## EXERCISE REQUIREMENTS
Only the number is wanted: how many lines contain the word "this"?

## SOURCE EXCERPT
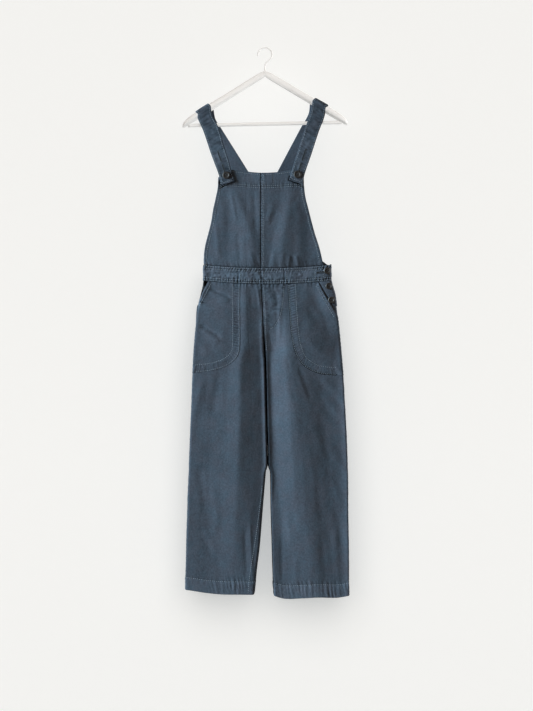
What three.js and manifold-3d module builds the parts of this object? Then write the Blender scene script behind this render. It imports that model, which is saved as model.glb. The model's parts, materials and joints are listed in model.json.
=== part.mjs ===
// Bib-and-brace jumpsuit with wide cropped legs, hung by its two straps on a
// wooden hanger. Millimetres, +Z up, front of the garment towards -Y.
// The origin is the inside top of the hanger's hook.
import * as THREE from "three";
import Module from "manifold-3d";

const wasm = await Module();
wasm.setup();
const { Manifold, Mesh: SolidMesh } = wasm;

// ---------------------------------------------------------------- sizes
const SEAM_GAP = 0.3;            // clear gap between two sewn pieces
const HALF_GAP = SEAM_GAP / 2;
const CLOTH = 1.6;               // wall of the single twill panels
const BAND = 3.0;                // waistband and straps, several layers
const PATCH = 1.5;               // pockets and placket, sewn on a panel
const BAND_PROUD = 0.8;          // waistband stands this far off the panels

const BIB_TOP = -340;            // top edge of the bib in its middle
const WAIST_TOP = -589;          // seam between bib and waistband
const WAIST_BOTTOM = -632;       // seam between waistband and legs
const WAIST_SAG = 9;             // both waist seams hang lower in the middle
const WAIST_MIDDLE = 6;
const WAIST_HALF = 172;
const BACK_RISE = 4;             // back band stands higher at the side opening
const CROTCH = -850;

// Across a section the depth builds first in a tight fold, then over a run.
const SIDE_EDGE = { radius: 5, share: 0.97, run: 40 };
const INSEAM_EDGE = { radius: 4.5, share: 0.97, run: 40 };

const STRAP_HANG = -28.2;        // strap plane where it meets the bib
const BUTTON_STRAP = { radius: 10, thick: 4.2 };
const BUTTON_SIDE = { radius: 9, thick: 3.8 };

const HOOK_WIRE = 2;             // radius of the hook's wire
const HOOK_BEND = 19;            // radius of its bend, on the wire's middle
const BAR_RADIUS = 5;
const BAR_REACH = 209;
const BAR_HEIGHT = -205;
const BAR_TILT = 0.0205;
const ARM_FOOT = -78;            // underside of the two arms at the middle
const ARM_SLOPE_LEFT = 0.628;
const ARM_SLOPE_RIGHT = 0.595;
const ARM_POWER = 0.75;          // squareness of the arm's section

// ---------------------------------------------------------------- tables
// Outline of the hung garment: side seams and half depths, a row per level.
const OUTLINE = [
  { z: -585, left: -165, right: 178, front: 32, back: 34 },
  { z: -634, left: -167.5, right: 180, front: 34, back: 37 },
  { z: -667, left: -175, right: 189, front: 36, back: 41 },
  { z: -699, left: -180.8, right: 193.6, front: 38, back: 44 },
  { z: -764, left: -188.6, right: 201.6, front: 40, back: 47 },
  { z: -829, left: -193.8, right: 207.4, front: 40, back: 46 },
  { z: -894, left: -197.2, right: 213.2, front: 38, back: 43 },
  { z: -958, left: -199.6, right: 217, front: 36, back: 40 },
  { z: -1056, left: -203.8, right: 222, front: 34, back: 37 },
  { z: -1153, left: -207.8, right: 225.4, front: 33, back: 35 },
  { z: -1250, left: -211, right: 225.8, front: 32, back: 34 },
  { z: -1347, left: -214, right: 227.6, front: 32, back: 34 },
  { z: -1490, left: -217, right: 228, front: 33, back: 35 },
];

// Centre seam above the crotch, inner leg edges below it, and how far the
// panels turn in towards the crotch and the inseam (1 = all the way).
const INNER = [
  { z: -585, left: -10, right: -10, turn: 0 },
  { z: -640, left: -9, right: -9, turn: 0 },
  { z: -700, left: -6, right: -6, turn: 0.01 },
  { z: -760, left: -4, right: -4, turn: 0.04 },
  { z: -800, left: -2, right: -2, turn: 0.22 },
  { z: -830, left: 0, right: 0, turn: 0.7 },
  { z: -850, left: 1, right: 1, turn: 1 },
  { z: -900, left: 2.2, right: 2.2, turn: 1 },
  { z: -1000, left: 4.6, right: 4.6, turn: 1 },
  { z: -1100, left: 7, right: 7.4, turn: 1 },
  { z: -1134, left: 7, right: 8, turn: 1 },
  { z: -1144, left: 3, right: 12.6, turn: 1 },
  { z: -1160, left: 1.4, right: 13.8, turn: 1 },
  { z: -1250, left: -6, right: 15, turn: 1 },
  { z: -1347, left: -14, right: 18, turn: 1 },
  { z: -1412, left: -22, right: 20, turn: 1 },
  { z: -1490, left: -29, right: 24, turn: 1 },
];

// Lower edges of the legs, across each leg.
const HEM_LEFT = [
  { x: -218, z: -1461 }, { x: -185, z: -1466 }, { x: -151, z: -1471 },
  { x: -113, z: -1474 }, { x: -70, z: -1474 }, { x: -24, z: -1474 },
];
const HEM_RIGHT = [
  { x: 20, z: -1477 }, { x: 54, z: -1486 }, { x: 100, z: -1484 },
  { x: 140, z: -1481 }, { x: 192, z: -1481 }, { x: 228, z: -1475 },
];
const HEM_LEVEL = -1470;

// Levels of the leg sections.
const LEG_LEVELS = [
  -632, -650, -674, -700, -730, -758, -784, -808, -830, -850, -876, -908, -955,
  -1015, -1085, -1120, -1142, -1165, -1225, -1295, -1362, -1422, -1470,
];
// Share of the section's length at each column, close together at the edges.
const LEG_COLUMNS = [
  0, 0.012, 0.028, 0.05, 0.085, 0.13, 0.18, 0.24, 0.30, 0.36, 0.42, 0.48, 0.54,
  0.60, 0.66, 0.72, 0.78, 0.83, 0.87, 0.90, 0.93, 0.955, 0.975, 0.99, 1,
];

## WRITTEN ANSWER
2